[SUPPLIED MATERIAL]:
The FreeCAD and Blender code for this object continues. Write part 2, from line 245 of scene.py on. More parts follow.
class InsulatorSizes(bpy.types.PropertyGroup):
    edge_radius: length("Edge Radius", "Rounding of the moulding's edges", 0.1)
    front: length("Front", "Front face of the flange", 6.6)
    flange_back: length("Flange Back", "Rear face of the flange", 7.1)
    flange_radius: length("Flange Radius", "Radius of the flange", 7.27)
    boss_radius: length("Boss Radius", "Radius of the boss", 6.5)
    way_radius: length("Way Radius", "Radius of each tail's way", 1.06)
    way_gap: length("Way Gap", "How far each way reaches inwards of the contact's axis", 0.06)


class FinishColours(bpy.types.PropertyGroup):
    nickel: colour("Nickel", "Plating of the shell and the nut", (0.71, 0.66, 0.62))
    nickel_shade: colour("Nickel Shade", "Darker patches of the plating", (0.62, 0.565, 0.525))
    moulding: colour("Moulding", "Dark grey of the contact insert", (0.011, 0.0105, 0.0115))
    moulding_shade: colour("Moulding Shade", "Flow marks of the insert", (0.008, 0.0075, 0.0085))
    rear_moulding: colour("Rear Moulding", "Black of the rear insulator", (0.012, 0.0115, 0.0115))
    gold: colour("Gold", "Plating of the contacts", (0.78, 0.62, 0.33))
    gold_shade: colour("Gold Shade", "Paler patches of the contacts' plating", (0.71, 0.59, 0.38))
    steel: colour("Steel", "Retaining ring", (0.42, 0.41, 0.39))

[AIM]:
Transcribe every line of the data, exactly as it stands.

[SOLUTION FOR THIS EXERCISE]:
The FreeCAD and Blender code for this object continues. Write part 2, from line 245 of scene.py on. More parts follow.
class InsulatorSizes(bpy.types.PropertyGroup):
    edge_radius: length("Edge Radius", "Rounding of the moulding's edges", 0.1)
    front: length("Front", "Front face of the flange", 6.6)
    flange_back: length("Flange Back", "Rear face of the flange", 7.1)
    flange_radius: length("Flange Radius", "Radius of the flange", 7.27)
    boss_radius: length("Boss Radius", "Radius of the boss", 6.5)
    way_radius: length("Way Radius", "Radius of each tail's way", 1.06)
    way_gap: length("Way Gap", "How far each way reaches inwards of the contact's axis", 0.06)


class FinishColours(bpy.types.PropertyGroup):
    nickel: colour("Nickel", "Plating of the shell and the nut", (0.71, 0.66, 0.62))
    nickel_shade: colour("Nickel Shade", "Darker patches of the plating", (0.62, 0.565, 0.525))
    moulding: colour("Moulding", "Dark grey of the contact insert", (0.011, 0.0105, 0.0115))
    moulding_shade: colour("Moulding Shade", "Flow marks of the insert", (0.008, 0.0075, 0.0085))
    rear_moulding: colour("Rear Moulding", "Black of the rear insulator", (0.012, 0.0115, 0.0115))
    gold: colour("Gold", "Plating of the contacts", (0.78, 0.62, 0.33))
    gold_shade: colour("Gold Shade", "Paler patches of the contacts' plating", (0.71, 0.59, 0.38))
    steel: colour("Steel", "Retaining ring", (0.42, 0.41, 0.39))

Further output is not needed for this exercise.